Rows from a dataset

──────────────────────────────

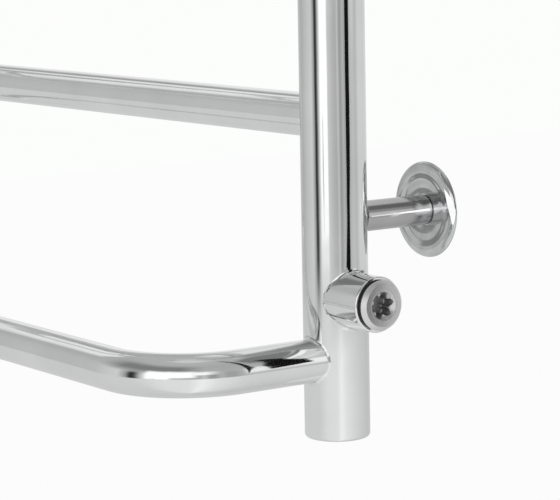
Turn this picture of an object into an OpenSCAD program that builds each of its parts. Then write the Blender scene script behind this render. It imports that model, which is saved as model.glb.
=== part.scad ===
// Ladder towel warmer rack: a water-heated rail on four telescopic wall brackets.
// Frame: origin at the centre of the wall screws on the wall plane,
// +X right, +Y into the wall, +Z up.

/* [View] */
// Sub-part to draw, or "all" for the whole rack

/* [Overall] */
// Distance between the two collector axes
collector_pitch = 500; // [300:10:700]
// Total height of the collectors with their end caps
rack_h = 638; // [500:1:1000]
// Distance from the wall to the collector axes
wall_gap = 56.9; // [50:0.1:90]

/* [Collectors] */
// Outer diameter of a collector tube
collector_d = 32; // [28:0.5:40]
// Wall thickness of a collector tube
collector_wall = 2; // [1:0.1:3]
// Thickness of an end cap
cap_t = 3; // [2:0.1:6]
// Edge rounding of an end cap
cap_round = 2; // [0.5:0.1:2.5]
// Height of the spigot that centres a cap in its tube
cap_spigot = 3; // [1:0.5:8]

/* [Rungs] */
// Outer diameter of a rung tube
rung_d = 21.3; // [16:0.1:25]
// Wall thickness of a rung tube
rung_wall = 1.5; // [1:0.1:2.5]
// Distance from the bottom of the rack to the first rung axis
rung_end = 39; // [30:0.5:60]
// Distance between the two outermost rungs at each end
rung_step = 117; // [80:0.5:140]
// Length of the straight that carries a bowed rung forwards, from the collector axis
bow_lead = 57; // [40:1:90]
// Bend radius of a bowed rung, on its centre line
bow_r = 43; // [32:1:80]

/* [Bosses] */
// Distance from the bottom or top of the rack to a boss axis
boss_end = 69; // [55:1:90]
// Outer diameter of a threaded boss
boss_d = 27; // [24:0.1:32]
// Distance from the collector axis to the end face of a boss
boss_reach = 34.3; // [28:0.1:45]
// Edge rounding of a boss
boss_round = 0.9; // [0.2:0.1:1.5]
// Thread core diameter of a boss
thread_d = 18.64; // [15:0.01:25]

/* [Plug] */
// Outer diameter of the plug and vent flanges
flange_d = 24.2; // [22:0.1:28]
// Thickness of a flange
flange_t = 2.2; // [2:0.1:5]
// Straight part of a flange's rim, next to the seal
flange_land = 0.2; // [0.1:0.1:1]
// Diameter of a flange's flat face
flange_face_d = 20.4; // [16:0.1:24]
// Length of the threaded shank
shank_l = 10; // [8:0.5:16]
// Thickness of the sealing ring's cord
seal_t = 1.9; // [1.5:0.1:3]
// Outer diameter of the sealing ring
seal_d = 23.8; // [20:0.1:26]
// Diameter of the countersink around the drive socket, at the face
sink_d = 14.2; // [12:0.1:16]
// Diameter at the bottom of the countersink
sink_end_d = 9.8; // [9:0.1:12]
// Depth of the countersink
sink_depth = 1.4; // [0.5:0.1:3]
// Depth of the drive socket
socket_depth = 8; // [4:0.5:9]
// Radius to the tips of the six-lobe drive
lobe_tip_r = 6.7; // [4:0.1:7]
// Radius of each lobe of the drive
lobe_r = 1.9; // [1:0.05:2.5]
// Radius of the round core of the drive
lobe_core_r = 4.9; // [3:0.1:6]
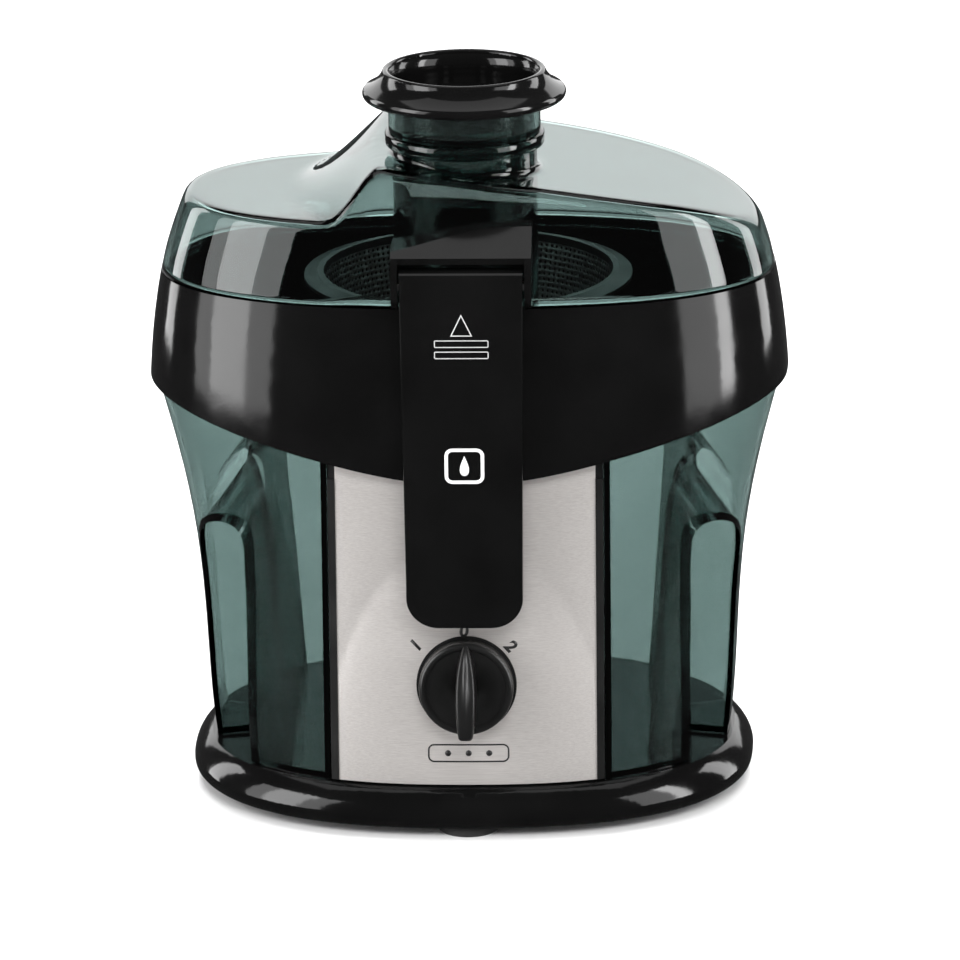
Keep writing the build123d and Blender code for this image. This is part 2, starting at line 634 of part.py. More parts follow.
def brush_holder(side):
    return block(side * 18 - 7.6, side * 18 + 7.6, -4, 4, 50, 58)


def motor_screws():
    """Four long screws, each with its head on top of the rubber mounts' flange."""
    return [rod(BOLT_RADIUS, 34, 144, x, y) + rod(4.0, 144, 147, x, y) for x, y in MOTOR_BOLTS]


def motor_mount(x, y):
    return tube(6.0, 4.2, 140.1, HOUSING_TOP - HOUSING_WALL - 0.1, x, y)


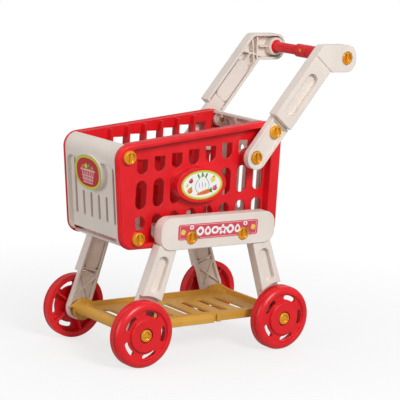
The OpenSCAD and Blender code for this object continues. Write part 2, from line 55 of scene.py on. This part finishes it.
# ---------- node helpers ----------
class Graph:
    """A material's node tree with short calls for the nodes that the finishes use."""

    def __init__(self, name):
        self.material = bpy.data.materials.new(name)
        self.material.use_nodes = True
        self.tree = self.material.node_tree
        self.tree.nodes.clear()
        self.out = self.tree.nodes.new("ShaderNodeOutputMaterial")
        self.surface = self.tree.nodes.new("ShaderNodeBsdfPrincipled")
        self.tree.links.new(self.surface.outputs[0], self.out.inputs[0])
        self.place = self.node("ShaderNodeTexCoord").outputs["Object"]

    def node(self, kind, **values):
        made = self.tree.nodes.new(kind)
        for key, value in values.items():
            setattr(made, key, value)
        return made

    def link(self, source, target):
        self.tree.links.new(source, target)

    def noise(self, scale, detail=3.0, rough=0.55, stretch=None):
        made = self.node("ShaderNodeTexNoise")
        made.inputs["Scale"].default_value = scale
        made.inputs["Detail"].default_value = detail
        made.inputs["Roughness"].default_value = rough
        source = self.place
        if stretch:
            turn = self.node("ShaderNodeMapping")
            turn.inputs["Scale"].default_value = stretch
            self.link(source, turn.inputs["Vector"])
            source = turn.outputs[0]
        self.link(source, made.inputs["Vector"])
        return made.outputs["Fac"]

    def spread(self, source, low, high, new_low, new_high):
        made = self.node("ShaderNodeMapRange")
        for index, value in zip((1, 2, 3, 4), (low, high, new_low, new_high)):
            made.inputs[index].default_value = value
        self.link(source, made.inputs[0])
        return made.outputs[0]

    def blend(self, factor, first, second, mode="MIX"):
        """Colours mixed by a factor; each of the two is a socket or an RGB triple."""
        made = self.node("ShaderNodeMix", data_type="RGBA", blend_type=mode)
        self.put(factor, made.inputs[0])
        self.put(first, made.inputs[6])
        self.put(second, made.inputs[7])
        return made.outputs[2]

    def put(self, value, socket):
        if isinstance(value, bpy.types.NodeSocket):
            self.link(value, socket)
        elif isinstance(value, (tuple, list)):
            socket.default_value = (*value, 1.0)
        else:
            socket.default_value = value

    def maths(self, operation, first, second=0.0):
        made = self.node("ShaderNodeMath", operation=operation)
        self.put(first, made.inputs[0])
        self.put(second, made.inputs[1])
        return made.outputs[0]


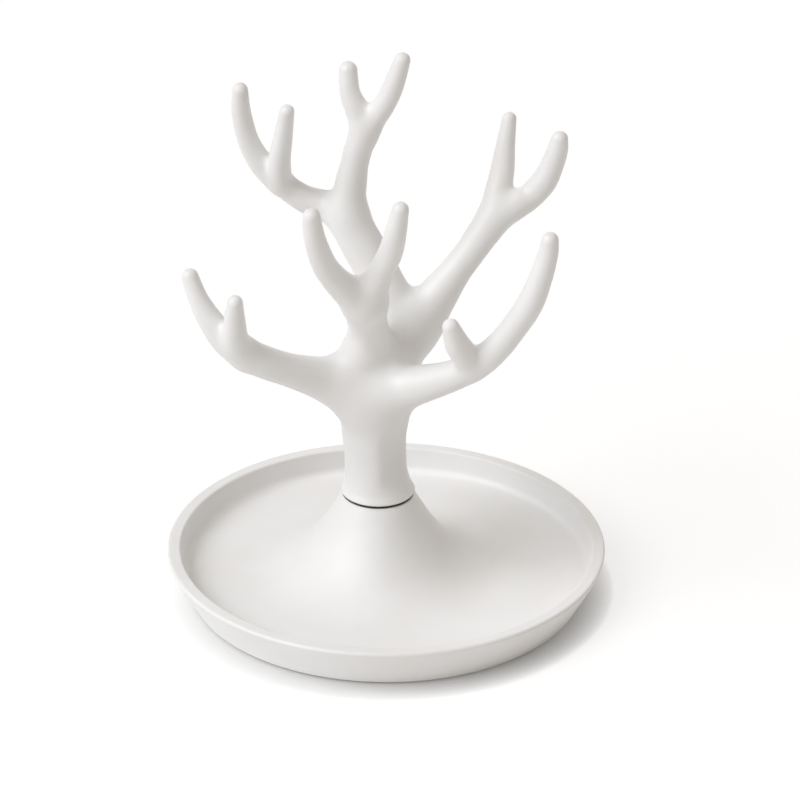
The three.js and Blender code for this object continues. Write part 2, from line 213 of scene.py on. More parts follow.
def round_angles(count):
    return np.linspace(0, 2 * math.pi, count, endpoint=False)


def corner(radius, level):
    """A single profile point."""
    return np.array([[radius, level]])


def arc(centre_radius, centre_level, radius, start, end):
    """Profile points on a circle, from one angle to another in degrees."""
    angle = np.radians(np.linspace(start, end, ROUND_STEPS + 1))
    return np.column_stack([centre_radius + radius * np.cos(angle),
                            centre_level + radius * np.sin(angle)])


def straight(start, end):
    """The inside of a straight stretch of profile: a point close to each of its ends, so that the
    shading of the round beside it stops there."""
    start, end = np.array(start), np.array(end)
    length = np.linalg.norm(end - start)
    share = min(SUPPORT / length, SUPPORT_LIMIT_SHARE)
    return np.array([start + share * (end - start), end - share * (end - start)])


def joined(*parts):
    """Profile parts one after the other, with a straight stretch between each and the next, unless
    they already touch."""
    pieces = [parts[0]]
    for part in parts[1:]:
        touching = np.allclose(pieces[-1][-1], part[0])
        pieces += [part[1:]] if touching else [straight(pieces[-1][-1], part[0]), part]
    return np.vstack(pieces)


def turned(profile, centre_x, turns=TURNS):
    """Point (i, j) is at radius r_i, height z_i and angle a_j about an upright axis that stands at
    x = c_i, so that x = c_i + r_i cos a_j, y = r_i sin a_j and z = z_i."""
    angle = round_angles(turns)
    radius, level = profile[:, :1], profile[:, 1:2]
    centre = np.broadcast_to(np.asarray(centre_x, dtype=float).reshape(-1, 1), radius.shape)
    return np.stack([centre + radius * np.cos(angle), radius * np.sin(angle),
                     level + 0 * angle], axis=-1)


def eased(share):
    """3 s^2 - 2 s^3, from 0 to 1 and level at both ends."""
    share = np.clip(share, 0, 1)
    return share * share * (3 - 2 * share)


def arris_share(azimuth):
    """How much of the arris's depth a round side is drawn in by: |sin d| cos^2 d at the angle d
    from the arris on the front half, a little rounded at d = 0, and nothing on the back half. The
    gain brings its peak close to 1."""
    away = azimuth - ARRIS_AZIMUTH
    rise = np.sqrt(np.sin(away) ** 2 + ARRIS_SOFTNESS ** 2) - ARRIS_SOFTNESS
    return ARRIS_GAIN * rise * np.maximum(np.cos(away), 0) ** 2


# Dish and boss

def boss_flare():
    """Radius and height of the boss's hollow side: the cubic (1-t)^3 p0 + 3t(1-t)^2 p1 +
    3t^2(1-t) p2 + t^3 p3 from the top edge, which ends on the floor nearly level with it."""
    spread = BOSS_FLARE_RADIUS - seam_radius
    rise = boss_top - floor_level
    steep_shares = (0.14, 0.25)
    flat_shares = (0.36, 0.985)
    points = np.array([
        [seam_radius, boss_top - BOSS_TOP_ROUND],
        [seam_radius + steep_shares[0] * spread, boss_top - steep_shares[1] * rise],
        [seam_radius + flat_shares[0] * spread, boss_top - flat_shares[1] * rise],
        [BOSS_FLARE_RADIUS, floor_level],
    ])
    t = np.linspace(0, 1, FLARE_STEPS + 1)[:, None]
    weights = np.hstack([(1 - t) ** 3, 3 * t * (1 - t) ** 2, 3 * t ** 2 * (1 - t), t ** 3])
    return weights @ points


def tray_profile():
    """The whole outline of the tray, from the socket's floor over the boss, the dish's floor and
    the rim to the middle of the underside, and the x of the axis that each of its rings is turned
    about: the boss's own as far as its flare, and from there it slides to the dish's."""
    inner = dish_radius - RIM_WIDTH
    cove_centre = inner - WALL_DRAFT - COVE_RADIUS
    wall_lean = math.degrees(math.atan2(dish_radius - FOOT_RADIUS, DISH_HEIGHT))
    foot_inner = FOOT_RADIUS - FOOT_RING_WIDTH
    outline = joined(
        corner(POLE_RADIUS, socket_floor),
        arc(SOCKET_RADIUS - EDGE_ROUND, socket_floor + EDGE_ROUND, EDGE_ROUND, -90, 0),
        arc(SOCKET_RADIUS + EDGE_ROUND, boss_top - EDGE_ROUND, EDGE_ROUND, 180, 90),
        arc(seam_radius - BOSS_TOP_ROUND, boss_top - BOSS_TOP_ROUND, BOSS_TOP_ROUND, 90, 0),
        boss_flare(),
        arc(cove_centre, floor_level + COVE_RADIUS, COVE_RADIUS, -90, 0),
        arc(inner + RIM_INNER_ROUND, rim_level - RIM_INNER_ROUND, RIM_INNER_ROUND, 180, 90),
        arc(dish_radius - RIM_OUTER_ROUND, rim_level - RIM_OUTER_ROUND, RIM_OUTER_ROUND, 90,
            -wall_lean),
        arc(FOOT_RADIUS - FOOT_ROUND, foot_level + FOOT_ROUND, FOOT_ROUND, -wall_lean, -90),
        arc(foot_inner + EDGE_ROUND, foot_level + EDGE_ROUND, EDGE_ROUND, -90, -180),
        arc(foot_inner - EDGE_ROUND, recess_level - EDGE_ROUND, EDGE_ROUND, 0, 90),
        corner(POLE_RADIUS, recess_level),
    )
    underside = np.arange(len(outline)) > np.argmax(outline[:, 0])
    slide = eased((outline[:, 0] - BOSS_FLARE_RADIUS) / (cove_centre - BOSS_FLARE_RADIUS))
    return outline, boss_x * (1 - np.where(underside, 1, slide))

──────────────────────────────

**Exercise instructions:** Copy whichever lines in the listing above contain the word "OpenSCAD".

**Solution:**
Turn this picture of an object into an OpenSCAD program that builds each of its parts. Then write the Blender scene script behind this render. It imports that model, which is saved as model.glb.
The OpenSCAD and Blender code for this object continues. Write part 2, from line 55 of scene.py on. This part finishes it.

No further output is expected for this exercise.